_Given exercise_.
Copy out exactly the lines from the start of the data to the line containing "draw in it.". Include both.

_Source data_.
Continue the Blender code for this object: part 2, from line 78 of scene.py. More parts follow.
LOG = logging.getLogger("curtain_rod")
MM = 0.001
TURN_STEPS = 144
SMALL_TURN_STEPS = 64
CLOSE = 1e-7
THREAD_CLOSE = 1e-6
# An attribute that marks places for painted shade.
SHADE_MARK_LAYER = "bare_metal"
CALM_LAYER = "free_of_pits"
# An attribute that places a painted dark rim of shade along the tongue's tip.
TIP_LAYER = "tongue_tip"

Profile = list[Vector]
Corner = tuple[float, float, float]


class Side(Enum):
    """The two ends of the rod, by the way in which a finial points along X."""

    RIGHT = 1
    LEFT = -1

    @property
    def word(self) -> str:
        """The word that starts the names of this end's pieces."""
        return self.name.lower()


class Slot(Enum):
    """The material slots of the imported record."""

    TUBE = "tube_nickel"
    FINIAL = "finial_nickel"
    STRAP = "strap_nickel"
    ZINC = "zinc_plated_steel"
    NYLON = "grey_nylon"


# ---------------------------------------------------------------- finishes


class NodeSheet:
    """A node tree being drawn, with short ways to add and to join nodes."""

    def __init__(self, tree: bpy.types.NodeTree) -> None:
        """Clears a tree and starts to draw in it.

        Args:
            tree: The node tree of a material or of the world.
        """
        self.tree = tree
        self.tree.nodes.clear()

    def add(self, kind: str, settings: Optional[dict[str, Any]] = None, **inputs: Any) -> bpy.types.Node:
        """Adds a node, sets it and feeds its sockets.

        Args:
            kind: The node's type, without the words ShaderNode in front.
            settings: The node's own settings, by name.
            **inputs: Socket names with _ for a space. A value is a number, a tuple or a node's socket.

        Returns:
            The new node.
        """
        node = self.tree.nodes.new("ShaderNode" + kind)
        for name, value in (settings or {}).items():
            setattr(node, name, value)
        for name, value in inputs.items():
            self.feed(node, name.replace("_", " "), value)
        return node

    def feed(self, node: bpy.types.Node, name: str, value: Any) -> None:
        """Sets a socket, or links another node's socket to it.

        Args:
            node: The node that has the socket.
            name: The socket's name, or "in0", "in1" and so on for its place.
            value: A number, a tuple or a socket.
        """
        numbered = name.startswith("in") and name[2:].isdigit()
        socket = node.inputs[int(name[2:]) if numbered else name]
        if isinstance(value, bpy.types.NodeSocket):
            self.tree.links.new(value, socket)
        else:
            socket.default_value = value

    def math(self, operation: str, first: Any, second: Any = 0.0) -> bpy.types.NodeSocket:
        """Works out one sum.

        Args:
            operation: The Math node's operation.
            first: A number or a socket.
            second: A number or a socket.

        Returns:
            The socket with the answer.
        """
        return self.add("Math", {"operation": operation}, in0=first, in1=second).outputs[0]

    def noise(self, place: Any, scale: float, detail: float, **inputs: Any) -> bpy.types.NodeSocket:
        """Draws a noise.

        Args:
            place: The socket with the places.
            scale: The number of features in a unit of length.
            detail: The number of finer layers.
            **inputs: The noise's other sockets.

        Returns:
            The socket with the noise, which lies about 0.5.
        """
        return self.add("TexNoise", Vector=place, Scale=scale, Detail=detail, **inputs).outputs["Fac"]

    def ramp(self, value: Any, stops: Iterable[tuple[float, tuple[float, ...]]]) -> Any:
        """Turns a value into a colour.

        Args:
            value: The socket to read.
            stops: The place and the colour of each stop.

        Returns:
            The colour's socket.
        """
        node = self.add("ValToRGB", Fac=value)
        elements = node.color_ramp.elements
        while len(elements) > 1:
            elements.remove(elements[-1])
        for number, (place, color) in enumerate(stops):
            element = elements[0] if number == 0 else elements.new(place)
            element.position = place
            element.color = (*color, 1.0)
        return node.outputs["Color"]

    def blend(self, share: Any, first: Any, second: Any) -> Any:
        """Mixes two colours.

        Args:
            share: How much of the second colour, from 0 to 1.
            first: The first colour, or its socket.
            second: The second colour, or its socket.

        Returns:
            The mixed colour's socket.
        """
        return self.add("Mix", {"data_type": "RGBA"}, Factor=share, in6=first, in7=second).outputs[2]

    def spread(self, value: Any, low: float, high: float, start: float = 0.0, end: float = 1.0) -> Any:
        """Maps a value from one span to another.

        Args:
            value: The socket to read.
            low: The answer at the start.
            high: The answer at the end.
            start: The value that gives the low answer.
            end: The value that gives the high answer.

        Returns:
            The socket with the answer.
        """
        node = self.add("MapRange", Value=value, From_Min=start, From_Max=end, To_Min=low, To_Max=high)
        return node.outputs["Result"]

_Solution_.
Continue the Blender code for this object: part 2, from line 78 of scene.py. More parts follow.
LOG = logging.getLogger("curtain_rod")
MM = 0.001
TURN_STEPS = 144
SMALL_TURN_STEPS = 64
CLOSE = 1e-7
THREAD_CLOSE = 1e-6
# An attribute that marks places for painted shade.
SHADE_MARK_LAYER = "bare_metal"
CALM_LAYER = "free_of_pits"
# An attribute that places a painted dark rim of shade along the tongue's tip.
TIP_LAYER = "tongue_tip"

Profile = list[Vector]
Corner = tuple[float, float, float]


class Side(Enum):
    """The two ends of the rod, by the way in which a finial points along X."""

    RIGHT = 1
    LEFT = -1

    @property
    def word(self) -> str:
        """The word that starts the names of this end's pieces."""
        return self.name.lower()


class Slot(Enum):
    """The material slots of the imported record."""

    TUBE = "tube_nickel"
    FINIAL = "finial_nickel"
    STRAP = "strap_nickel"
    ZINC = "zinc_plated_steel"
    NYLON = "grey_nylon"


# ---------------------------------------------------------------- finishes


class NodeSheet:
    """A node tree being drawn, with short ways to add and to join nodes."""

    def __init__(self, tree: bpy.types.NodeTree) -> None:
        """Clears a tree and starts to draw in it.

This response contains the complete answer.